Ok. Got it working properly on propane. Runs 4 ton AC with no problem, just like gasoline. Frequency is same as gasoline. Runs whole house with no problem. Thanks for all who helped especially Iowagold for the phone call and encouragement . Per U.S carb tech support, I spliced in larger hose 3/8 they sent. Used a larger 1st stage regulator than kit included and larger hose 3/4 inch from tank. I don't think I need 3/4 but I'd recommend at least a 1/2 hose depending upon length. Also, the snorkel did not have equal flow on both sides. One side had greater flow. I installed a 3rd snorkel. It really didn't have greater flow, but it was balanced on both sides. Lastly I switched to the garreton 039-31173-1 regulator with larger orifice than one included with kit.

If using propane, use at least a 100 pound/25 gallon tank if weather is warm above 60 degrees. Use at least two 100 pound tanks/ joined together into one regulator otherwise the vaporization will not be great enough to support generator. Mr. Heater Propane 2 Tank Hook Up Kit with Soft Nose P.O.L., F273737 at Tractor Supply Co. if it's cold.
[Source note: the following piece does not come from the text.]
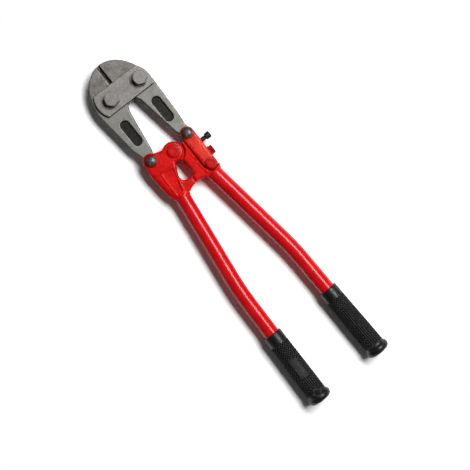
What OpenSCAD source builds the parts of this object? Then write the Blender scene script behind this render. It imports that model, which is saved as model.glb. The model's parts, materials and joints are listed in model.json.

When installing the snorkel, tighten until you feel tension but then only go no more a half turn more. The snorkel really needs to be installed with as little tension as possible to avoid crushing the tips that inject the propane. Of all the steps this is the most important.

If you are looking for a reasonably priced option to power your whole house, I'd highly recommend this generator. Distortion is advertised at 5%. Maybe I'll get one of the guys to test it at some point for kicks to see if it matches specs.